Due giorni fa, il 26 novembre, è morto a settantanove anni Bruno Nicolè, estroso e potente attaccante che ha calcato i rettangoli di gioco tra gli anni ’50 e ’60, uno dei protagonisti della prima Juventus “del Dottore”. Calcisticamente, Nicolè inizia nelle squadre giovanili del Padova, la propria città d’origine, per poi esordire in prima squadra, appena sedicenne, agli ordini di Nereo Rocco.
Un anno dopo passa alla Juventus in cambio di Kurt Hamrin e milioni. Nato centravanti, resterà a Torino sei stagioni, ma dirottato all’ala: un buon compromesso, perché quella è la squadra di Boniperti, Charles e Sivori. Alla prima stagione è subito Scudetto, anche se, per la giovane età, soffre per la concorrenza e colleziona soltanto ventuno presenze, senza mai segnare una rete. In compenso, si rivela preziosissimo per i cross destinati alla testa di Charles, spesso effettuati dopo essersi “mangiato” il terzino in velocità. L’anno seguente, in ventiquattro presenze, tra campionato e Coppa Italia segna ben quindici gol, tanto da guadagnarsi la convocazione in Nazionale per un’amichevole contro la Francia: con la doppietta segnata a Parigi, il 9 novembre 1958, a diciotto anni e 258 giorni diviene il più giovane marcatore della Nazionale Italiana di tutti i tempi. Le reti a raffica del duo Sivori – Charles molto devono al giovanotto patavino, in una Juventus che pur segnando settantaquattro reti, non riesce a confermarsi in campionato.

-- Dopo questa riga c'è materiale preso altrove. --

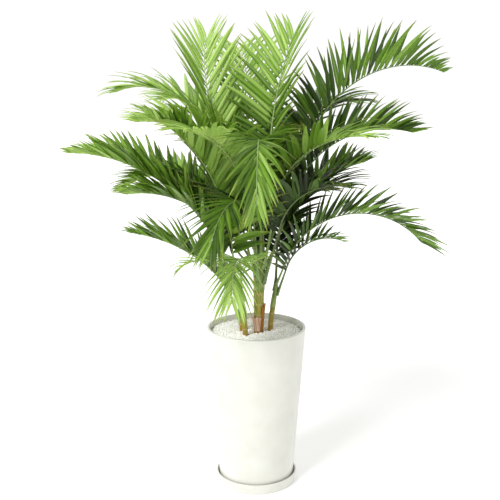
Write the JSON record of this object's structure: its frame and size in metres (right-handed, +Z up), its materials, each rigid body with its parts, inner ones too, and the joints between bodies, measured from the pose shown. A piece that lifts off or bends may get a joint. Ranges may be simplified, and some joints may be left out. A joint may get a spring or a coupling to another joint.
{
  "type": "potted palm",
  "caption": "Clumping feather palm with ringed canes and arching fronds in a tall tapered glazed pot on its saucer.",
  "frame": {"origin": "middle of the saucer's flat underside, on the floor", "axes": "+Z up; the front of the plant faces -Y, with the longest side fronds to +X and -X"},
  "size_m": [1.4303, 1.2063, 1.6705],
  "materials": {
    "white_glaze": "gloss",
    "potting_soil": "matte",
    "white_pebbles": "matte",
    "ringed_cane": "satin",
    "leaf_sheath": "satin",
    "dry_husk": "matte",
    "palm_leaf": "satin"
  },
  "bodies": {
    "root": {"saucer": "white_glaze", "pot": "white_glaze", "potting_soil": "potting_soil", "pebble_mulch": "white_pebbles", "cane_main": "ringed_cane", "sheaths_main": "leaf_sheath", "cane_right": "ringed_cane", "sheaths_right": "leaf_sheath", "cane_left": "ringed_cane", "sheaths_left": "leaf_sheath", "cane_front": "ringed_cane", "sheaths_front": "leaf_sheath", "cane_back": "ringed_cane", "sheaths_back": "leaf_sheath", "husk_front": "dry_husk", "husk_side": "dry_husk", "frond_top_back": "palm_leaf", "frond_top_left": "palm_leaf", "frond_right_high": "palm_leaf", "frond_front_high": "palm_leaf", "frond_left_high": "palm_leaf", "frond_front_left": "palm_leaf", "frond_front_right": "palm_leaf", "frond_right_mid": "palm_leaf", "frond_left_rear": "palm_leaf", "frond_right_low": "palm_leaf", "frond_right_short": "palm_leaf", "frond_right_inner": "palm_leaf", "frond_left_long": "palm_leaf", "frond_left_low": "palm_leaf", "frond_front_low": "palm_leaf", "frond_front_side": "palm_leaf", "frond_right_rear": "palm_leaf", "frond_back_high": "palm_leaf", "frond_back_left": "palm_leaf", "frond_back_mid": "palm_leaf", "frond_back_low": "palm_leaf", "frond_back_side": "palm_leaf", "frond_left_mid": "palm_leaf", "frond_left_back": "palm_leaf", "frond_right_back": "palm_leaf", "frond_front_mid": "palm_leaf", "frond_right_under": "palm_leaf"}
  },
  "joints": []
}
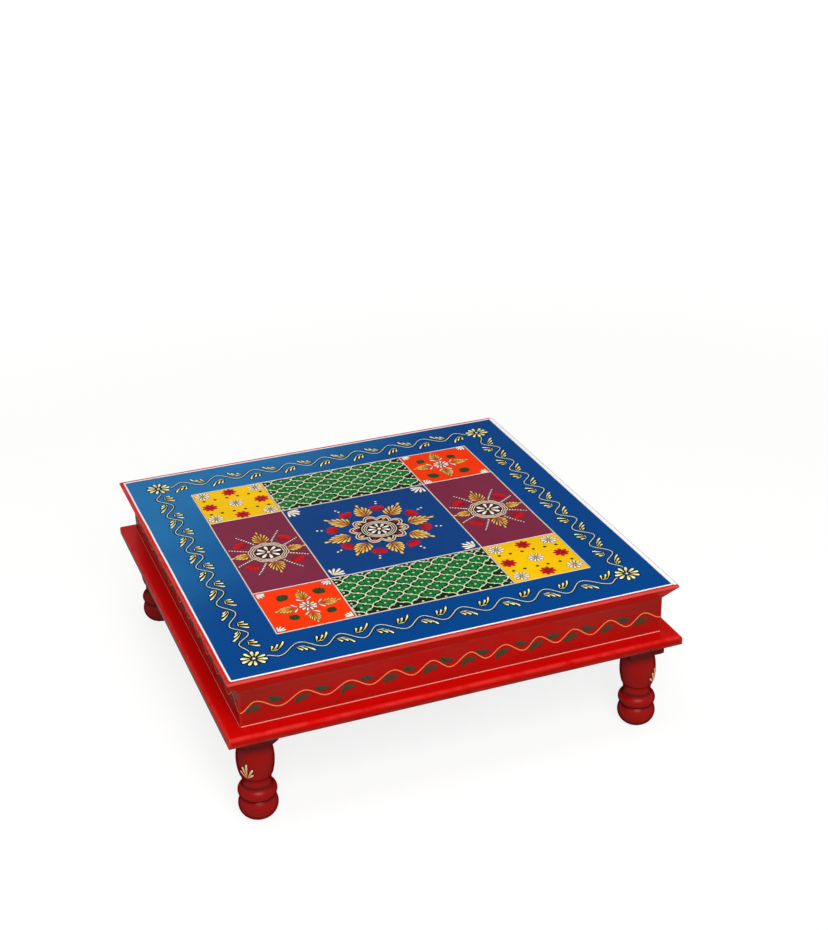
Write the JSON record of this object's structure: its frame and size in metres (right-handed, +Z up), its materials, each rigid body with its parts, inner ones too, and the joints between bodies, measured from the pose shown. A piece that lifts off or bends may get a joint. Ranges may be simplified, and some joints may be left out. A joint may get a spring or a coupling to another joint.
{
  "type": "low table",
  "caption": "Low square table of painted wood: moulded top on a box of aprons, a wider base board and short turned legs.",
  "frame": {"origin": "floor level under the middle of the table", "axes": "+Z up, front face towards -Y, +X to the right seen from the front"},
  "size_m": [0.458, 0.458, 0.1629],
  "materials": {
    "painted_top": "hand-painted board: royal blue border round nine coloured squares, red edge, satin varnish",
    "painted_apron": "red brushed gloss enamel on wood",
    "painted_base": "red brushed gloss enamel on wood",
    "painted_leg": "deep red gloss enamel on turned wood",
    "bare_wood": "unfinished sawn wood",
    "steel": "plain bright wire and screws",
    "cream_relief_paint": "raised cream and ochre cone-piped paint under varnish",
    "white_relief_paint": "raised white cone-piped paint under varnish",
    "coloured_relief_paint": "raised red, green and ochre paint petals and leaves under varnish",
    "orange_line_paint": "raised orange-pink painted line"
  },
  "bodies": {
    "root": {"top_board": "painted_top", "apron_front": "painted_apron", "apron_back": "painted_apron", "apron_left": "painted_apron", "apron_right": "painted_apron", "base_board": "painted_base", "leg_front_left": "painted_leg", "leg_front_right": "painted_leg", "leg_back_right": "painted_leg", "leg_back_left": "painted_leg", "corner_block_front_left": "bare_wood", "corner_block_front_right": "bare_wood", "corner_block_back_right": "bare_wood", "corner_block_back_left": "bare_wood", "leg_wedges": "bare_wood", "base_screws": "steel", "top_nails": "steel", "corner_nails": "steel"}
  },
  "joints": []
}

Nella stagione seguente, quella 1959/60, per Bruno è ancora Scudetto, come nell’anno dell’arrivo in bianconero, ma il contributo è da assoluto protagonista e titolare intoccabile: trentuno maglie e dieci gol. Anche se le magie e i ventotto gol di Sivori di quell’anno “oscurano” tutto, l’agilità, la progressione, l’altruismo e la buona vena realizzativa, fruttano i suoi spazi di fama a questo ragazzone, tanto che Gianni Brera lo paragona addirittura a Silvio Piola. Non basta: oltre a presenze sui rotocalchi per il suo bell’aspetto, entra perfino nel testo di una canzone (“Che centrattacco!”) dell’allora mitico Quartetto Cetra, canzone che termina con “... le foto di Levratto e Nicolè!”.
Purtroppo, ha una certa tendenza agli incidenti muscolari e ad appesantirsi: “... non si è trasformato nel flessuoso, irresistibile scattista che avrebbe potuto e dovuto essere. Ispessito, ingrassato, e non dipendeva dalla dieta, e questi chili superflui gli zavorrarono la carriera”, chiosa Vladimiro Caminiti sul suo passaggio a Mantova, Roma (dove vincerà una Coppa Italia), Sampdoria e Alessandria, prima di cessare l’attività agonistica a soli ventisette anni. Da lì, l’ingresso nel mondo della scuola, dove si dedicò, fino alla pensione, a insegnare educazione fisica.
Nei sei anni bianconeri, oltre all’impresa del Bernabeu (la prima sconfitta interna del Real Madrid in Coppa dei Campioni), restano gli scudetti 1958, quello Scudetto della Stella, la Coppa Italia 1959, la “Doppietta” del 1960 e lo scudetto del 1961, l’anno in cui sulla nostra maglia, contemporaneamente, apparivano Stella d’oro, Scudetto e Coccarda tricolore. Riposta in pace Bruno, che la terra ti sia lieve.